4 spst momentary switches and 4 pullup resistors (3 presets and one 
program button in my current configuration)

misc connectors.

A 128k EEPROM or (UV)EPROM or (27C010 is listed as one type) I am not 
sure how small a rom i could fit the program in right now, but the 
controller also accepts 27c256 and 27c512.

a 10k trim pot for setting speed.


I haven't played with the eeprom stuff yet but they say you can use it 
for non-volatile storage for your program variables.  They also provide 
for battery backup of the static ram.  It would also be possible to use 
some of the input lines as programming jumpers for common rotor types at 
the expense of some preset lines.  Or as I do it now, you can program 
parameters through the rs-232 port and loose them when you power down 
the controller. (nice for testing, but probably not for production)

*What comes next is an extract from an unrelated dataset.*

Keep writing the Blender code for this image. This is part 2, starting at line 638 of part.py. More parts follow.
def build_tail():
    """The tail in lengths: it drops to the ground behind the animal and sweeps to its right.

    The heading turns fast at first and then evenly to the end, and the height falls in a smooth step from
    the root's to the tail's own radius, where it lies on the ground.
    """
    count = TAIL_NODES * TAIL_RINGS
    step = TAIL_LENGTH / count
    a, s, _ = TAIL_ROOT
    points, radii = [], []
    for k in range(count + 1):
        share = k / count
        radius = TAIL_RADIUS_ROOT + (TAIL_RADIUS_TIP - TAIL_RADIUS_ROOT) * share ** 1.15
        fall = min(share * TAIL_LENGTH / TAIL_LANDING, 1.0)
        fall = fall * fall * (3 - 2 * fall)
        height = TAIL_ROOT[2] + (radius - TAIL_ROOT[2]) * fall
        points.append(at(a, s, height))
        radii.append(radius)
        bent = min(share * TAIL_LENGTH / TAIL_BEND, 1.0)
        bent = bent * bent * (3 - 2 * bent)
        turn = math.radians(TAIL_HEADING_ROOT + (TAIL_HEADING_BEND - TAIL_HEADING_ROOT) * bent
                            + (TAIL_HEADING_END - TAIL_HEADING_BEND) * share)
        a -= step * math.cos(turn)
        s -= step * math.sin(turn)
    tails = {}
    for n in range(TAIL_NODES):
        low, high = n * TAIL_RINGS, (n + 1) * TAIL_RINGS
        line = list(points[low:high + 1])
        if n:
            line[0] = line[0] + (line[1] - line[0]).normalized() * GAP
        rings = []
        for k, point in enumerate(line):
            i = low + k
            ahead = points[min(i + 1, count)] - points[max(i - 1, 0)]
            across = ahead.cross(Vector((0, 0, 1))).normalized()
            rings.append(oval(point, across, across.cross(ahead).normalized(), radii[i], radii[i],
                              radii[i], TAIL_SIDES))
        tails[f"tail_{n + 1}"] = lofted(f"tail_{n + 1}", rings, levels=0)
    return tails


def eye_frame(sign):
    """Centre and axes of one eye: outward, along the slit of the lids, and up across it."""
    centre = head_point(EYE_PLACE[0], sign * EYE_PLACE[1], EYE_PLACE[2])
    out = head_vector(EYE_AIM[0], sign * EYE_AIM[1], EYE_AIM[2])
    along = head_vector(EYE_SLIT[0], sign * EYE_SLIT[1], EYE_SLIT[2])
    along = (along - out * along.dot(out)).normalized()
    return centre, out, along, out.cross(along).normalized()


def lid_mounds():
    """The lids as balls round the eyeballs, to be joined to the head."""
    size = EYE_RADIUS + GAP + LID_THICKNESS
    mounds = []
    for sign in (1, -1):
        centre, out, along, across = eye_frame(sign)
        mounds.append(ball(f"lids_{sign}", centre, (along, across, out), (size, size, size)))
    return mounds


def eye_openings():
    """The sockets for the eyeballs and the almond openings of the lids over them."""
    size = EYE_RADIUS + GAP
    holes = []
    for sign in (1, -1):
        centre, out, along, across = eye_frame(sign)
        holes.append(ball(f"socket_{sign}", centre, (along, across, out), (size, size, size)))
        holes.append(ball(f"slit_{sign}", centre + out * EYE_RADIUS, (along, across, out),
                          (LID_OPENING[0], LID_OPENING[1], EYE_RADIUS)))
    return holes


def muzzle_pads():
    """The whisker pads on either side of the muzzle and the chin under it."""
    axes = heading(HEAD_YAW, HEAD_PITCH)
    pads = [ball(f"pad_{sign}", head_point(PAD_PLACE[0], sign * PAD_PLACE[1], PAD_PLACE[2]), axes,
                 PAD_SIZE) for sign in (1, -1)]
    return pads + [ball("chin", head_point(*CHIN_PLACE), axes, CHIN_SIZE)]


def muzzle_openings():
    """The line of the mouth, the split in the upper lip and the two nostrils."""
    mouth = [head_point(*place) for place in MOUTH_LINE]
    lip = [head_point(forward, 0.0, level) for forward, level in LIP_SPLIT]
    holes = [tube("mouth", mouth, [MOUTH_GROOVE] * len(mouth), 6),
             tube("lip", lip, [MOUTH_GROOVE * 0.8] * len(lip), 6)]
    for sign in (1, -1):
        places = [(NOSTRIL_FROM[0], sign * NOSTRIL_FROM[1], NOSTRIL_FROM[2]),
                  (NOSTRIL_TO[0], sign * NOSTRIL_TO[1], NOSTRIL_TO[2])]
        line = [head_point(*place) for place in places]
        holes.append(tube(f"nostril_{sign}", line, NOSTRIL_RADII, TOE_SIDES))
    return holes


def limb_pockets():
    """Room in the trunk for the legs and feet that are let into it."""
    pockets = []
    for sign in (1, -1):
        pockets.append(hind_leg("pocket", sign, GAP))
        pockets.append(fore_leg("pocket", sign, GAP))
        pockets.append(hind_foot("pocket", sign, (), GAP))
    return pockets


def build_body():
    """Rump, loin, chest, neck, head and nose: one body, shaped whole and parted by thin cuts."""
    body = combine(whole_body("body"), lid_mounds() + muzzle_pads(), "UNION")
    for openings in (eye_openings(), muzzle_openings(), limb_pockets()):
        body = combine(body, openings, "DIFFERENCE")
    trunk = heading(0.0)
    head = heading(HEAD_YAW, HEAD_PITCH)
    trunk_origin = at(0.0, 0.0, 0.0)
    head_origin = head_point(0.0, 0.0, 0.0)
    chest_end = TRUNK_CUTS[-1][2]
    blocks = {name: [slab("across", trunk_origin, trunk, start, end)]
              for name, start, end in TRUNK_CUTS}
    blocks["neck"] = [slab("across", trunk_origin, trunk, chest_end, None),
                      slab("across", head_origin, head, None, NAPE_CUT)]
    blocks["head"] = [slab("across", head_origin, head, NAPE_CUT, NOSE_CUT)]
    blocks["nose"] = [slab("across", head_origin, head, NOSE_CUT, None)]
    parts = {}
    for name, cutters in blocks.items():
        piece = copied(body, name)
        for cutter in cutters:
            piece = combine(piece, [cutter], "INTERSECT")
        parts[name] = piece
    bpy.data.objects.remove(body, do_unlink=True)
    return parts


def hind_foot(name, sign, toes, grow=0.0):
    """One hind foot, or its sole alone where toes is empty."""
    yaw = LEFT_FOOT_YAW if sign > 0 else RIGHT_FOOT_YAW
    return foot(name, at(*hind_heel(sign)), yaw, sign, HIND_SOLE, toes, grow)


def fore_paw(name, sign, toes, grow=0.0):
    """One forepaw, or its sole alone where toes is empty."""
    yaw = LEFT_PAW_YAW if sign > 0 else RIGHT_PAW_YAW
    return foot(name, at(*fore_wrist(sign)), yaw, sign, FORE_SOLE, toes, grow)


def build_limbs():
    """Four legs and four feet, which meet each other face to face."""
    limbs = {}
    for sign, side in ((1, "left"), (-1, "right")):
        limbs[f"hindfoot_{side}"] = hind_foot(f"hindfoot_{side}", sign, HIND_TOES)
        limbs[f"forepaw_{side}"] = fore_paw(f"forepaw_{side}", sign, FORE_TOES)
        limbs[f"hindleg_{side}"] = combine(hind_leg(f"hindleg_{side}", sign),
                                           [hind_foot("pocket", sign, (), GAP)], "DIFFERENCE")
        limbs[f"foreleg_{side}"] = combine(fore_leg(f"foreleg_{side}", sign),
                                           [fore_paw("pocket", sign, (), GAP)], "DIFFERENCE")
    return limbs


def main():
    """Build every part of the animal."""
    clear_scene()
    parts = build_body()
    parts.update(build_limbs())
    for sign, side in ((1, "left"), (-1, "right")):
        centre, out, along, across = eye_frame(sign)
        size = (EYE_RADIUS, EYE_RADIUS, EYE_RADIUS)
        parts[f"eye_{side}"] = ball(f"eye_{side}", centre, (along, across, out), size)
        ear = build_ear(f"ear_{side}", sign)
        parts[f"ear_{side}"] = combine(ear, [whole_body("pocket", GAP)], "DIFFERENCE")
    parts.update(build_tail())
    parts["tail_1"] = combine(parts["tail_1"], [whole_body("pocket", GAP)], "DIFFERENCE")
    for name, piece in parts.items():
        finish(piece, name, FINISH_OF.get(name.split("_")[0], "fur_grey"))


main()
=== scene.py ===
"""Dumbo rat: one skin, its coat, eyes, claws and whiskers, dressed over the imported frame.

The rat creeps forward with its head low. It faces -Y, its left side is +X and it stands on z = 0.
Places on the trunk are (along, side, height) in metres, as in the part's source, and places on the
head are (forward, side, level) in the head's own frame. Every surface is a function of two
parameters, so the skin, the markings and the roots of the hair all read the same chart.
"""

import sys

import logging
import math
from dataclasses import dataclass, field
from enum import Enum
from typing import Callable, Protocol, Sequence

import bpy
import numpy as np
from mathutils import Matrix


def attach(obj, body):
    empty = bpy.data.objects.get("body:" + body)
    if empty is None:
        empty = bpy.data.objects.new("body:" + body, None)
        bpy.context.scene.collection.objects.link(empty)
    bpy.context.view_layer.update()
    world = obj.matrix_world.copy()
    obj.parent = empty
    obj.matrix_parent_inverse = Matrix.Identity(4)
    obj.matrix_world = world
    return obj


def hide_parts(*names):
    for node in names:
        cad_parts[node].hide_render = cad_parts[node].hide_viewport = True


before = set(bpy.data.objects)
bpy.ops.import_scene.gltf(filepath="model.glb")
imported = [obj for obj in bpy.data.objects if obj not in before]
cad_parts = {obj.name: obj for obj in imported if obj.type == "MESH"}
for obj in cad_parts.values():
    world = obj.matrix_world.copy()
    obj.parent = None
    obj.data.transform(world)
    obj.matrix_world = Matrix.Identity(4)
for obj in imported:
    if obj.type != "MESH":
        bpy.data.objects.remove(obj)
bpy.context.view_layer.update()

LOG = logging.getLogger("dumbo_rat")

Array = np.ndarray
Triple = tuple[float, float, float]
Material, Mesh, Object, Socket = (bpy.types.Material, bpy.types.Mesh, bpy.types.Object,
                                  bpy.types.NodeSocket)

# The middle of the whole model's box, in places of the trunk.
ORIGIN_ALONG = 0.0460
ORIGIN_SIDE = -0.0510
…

The trimpot i am using could be replaced by programming some output 
lines and adding some more resistors to make a dumb d/a to provide 
software control of speed.  Its interesting that the front panel speed 
control doesn't work when you use the internal left/right control lines.

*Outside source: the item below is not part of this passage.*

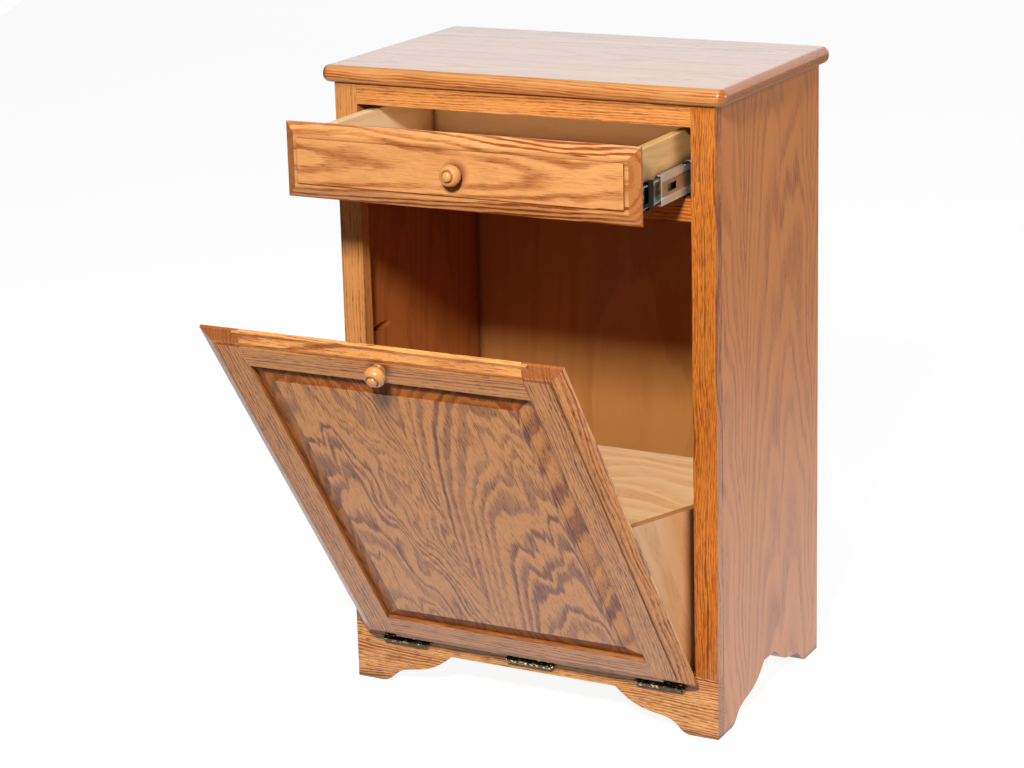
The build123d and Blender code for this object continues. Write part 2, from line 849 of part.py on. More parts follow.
def standing_open():
    """Every piece where it lies with the door tilted out and the drawer part way open."""
    pieces = dict(cabinet_pieces())
    for name, piece in door_pieces().items():
        pieces[name] = tilt_out(piece)
    for name, piece in drawer_pieces().items():
        pieces[name] = Pos(0, -drawer_pull, 0) * piece
    for name, piece in slide_middle_pieces().items():
        pieces[name] = Pos(0, -drawer_pull / 2, 0) * piece
    return pieces


def centring_shift(pieces):
    """How far the open object moves along Y to stand centred over its origin."""
    boxes = [piece.bounding_box() for piece in pieces.values()]
    return -(min(b.min.Y for b in boxes) + max(b.max.Y for b in boxes)) / 2


nodes = standing_open()
shift_y = centring_shift(nodes)
os.makedirs("parts", exist_ok=True)
for name, piece in nodes.items():
    export_step(Pos(0, shift_y, 0) * piece, os.path.join("parts", name + ".step"))
print("nodes", len(nodes), "shift along Y", round(shift_y, 4))
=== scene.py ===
"""Studio picture of a tilt-out bin cabinet in golden oak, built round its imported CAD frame.

Lengths are in metres in the scene and in millimetres inside the wood finishes.
"""

from __future__ import annotations

import logging
import math
from dataclasses import dataclass, replace
from enum import Enum
from typing import Sequence, Union

import bpy
from mathutils import Matrix, Vector


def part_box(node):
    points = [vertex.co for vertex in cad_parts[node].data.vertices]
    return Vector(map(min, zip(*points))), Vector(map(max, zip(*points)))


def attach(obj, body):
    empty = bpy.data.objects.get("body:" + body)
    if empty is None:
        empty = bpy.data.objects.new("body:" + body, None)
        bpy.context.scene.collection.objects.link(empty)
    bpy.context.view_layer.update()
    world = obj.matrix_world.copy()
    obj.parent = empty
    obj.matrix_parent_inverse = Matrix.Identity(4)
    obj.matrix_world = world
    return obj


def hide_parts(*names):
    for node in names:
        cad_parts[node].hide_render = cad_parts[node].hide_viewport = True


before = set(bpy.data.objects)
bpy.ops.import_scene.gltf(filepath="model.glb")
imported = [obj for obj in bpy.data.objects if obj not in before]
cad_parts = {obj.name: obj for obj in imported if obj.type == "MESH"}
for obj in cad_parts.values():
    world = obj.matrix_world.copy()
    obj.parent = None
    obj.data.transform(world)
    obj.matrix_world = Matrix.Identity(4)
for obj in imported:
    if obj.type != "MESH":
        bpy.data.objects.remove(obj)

LOG = logging.getLogger("bin_cabinet")
Colour = tuple[float, float, float]
MM = 0.001
MIX_FIRST, MIX_SECOND, MIX_RESULT = 6, 7, 2  # a Mix node's sockets when it blends colours
ALONG, ACROSS, THROUGH = 0, 1, 2  # places in a Cut
SEED_STEP = 37.0  # shift of the noise between one seed and the next
EDGE_SAMPLES = 6
WELD_GAP = 0.00001


class Cut(Enum):
    """Which object axes run along the grain, across the board's face and through its thickness."""

    RAIL = "XZY"
    UPRIGHT = "ZXY"
    FLANK = "ZYX"
    LYING = "XYZ"
    RUNNER = "YZX"


class Field:
    """A number that varies over a surface, held as a shader socket."""

    def __init__(self, shader: "Shader", socket: bpy.types.NodeSocket) -> None:
        self.shader = shader
        self.socket = socket

    def calc(self, operation: str, *others: "Number", clamp: bool = False) -> "Field":
        """Return a new field worked out from this one.

        Args:
            operation: Name of the maths node's operation.
            others: Further operands.
            clamp: Whether the result is held between 0 and 1.

        Returns:
            The resulting field.
        """
        settings = {"operation": operation, "use_clamp": clamp}
        inputs = dict(enumerate((self, *others)))
        return Field(self.shader, self.shader.node("ShaderNodeMath", settings, inputs).outputs[0])

    def __add__(self, other: "Number") -> "Field":
        return self.calc("ADD", other)

    __radd__ = __add__

    def __sub__(self, other: "Number") -> "Field":
        return self.calc("SUBTRACT", other)

    def __rsub__(self, other: float) -> "Field":
        node = self.shader.node("ShaderNodeMath", {"operation": "SUBTRACT"}, {0: other, 1: self})
        return Field(self.shader, node.outputs[0])

    def __mul__(self, other: "Number") -> "Field":
        return self.calc("MULTIPLY", other)

    __rmul__ = __mul__

    def __truediv__(self, other: "Number") -> "Field":
        return self.calc("DIVIDE", other)

    def __pow__(self, other: "Number") -> "Field":
        return self.calc("POWER", other)

    def clamped(self) -> "Field":
        """Return the field held between 0 and 1."""
        return self.calc("ADD", 0.0, clamp=True)

    def step(self, low: float, high: float) -> "Field":
        """Return a smooth step from 0 at one value to 1 at another.

        Args:
            low: Value where the step leaves 0.
            high: Value where the step reaches 1.

        Returns:
            The stepped field.
        """
        settings = {"interpolation_type": "SMOOTHSTEP"}
        inputs = {"Value": self, "From Min": low, "From Max": high}
        return Field(self.shader, self.shader.node("ShaderNodeMapRange", settings, inputs).outputs[0])


Number = Union[Field, float]
Place = tuple[Field, Field, Field]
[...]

Other options could be to add relays to the control outputs that should 
make it possible to control any rotor that has an analog position 
indicator and left/right(or up/down?) pushbuttons.  Z-World also offers 
a 6 relay board but the price seems a bit steep, but you can daisy chain 
up to 64 of them if you have a BIG antenna farm to control!  I really 
got this thing to play with different switching controls for antennas, 
with the addition of relays i think i could build one hell of an octopus 
with this thing.... or just add ptt safety to pushbutton antenna 
switching.... or make a smarter band switching controller that could 
read the parallel port outputs... or... well, lots of stuff, its just a 
matter of software after all.

I guess what I am looking for now is suggestions or volunteers.  I could 
write up an article for do-it-yourselfers, but would need a way to 
reproduce the rom.  (the software development kit is $195 for anyone 
that would prefer compiling it themselves to eeprom)  Or someone could 
produce the small additional board for the pullup resistors and switch 
drivers... (the prototype board with power supply cube goes for $129, 
which gives you the eeprom, a 2" square proto board with a buzzer, 2 
leds, 2 switches and some jumpers, and its just a bit too high when 
attached to the controller to fit in the yaesu box.... but just think of 
the possibilities of those leds and the buzzer!)

so, anyone out there with any ideas or suggestions??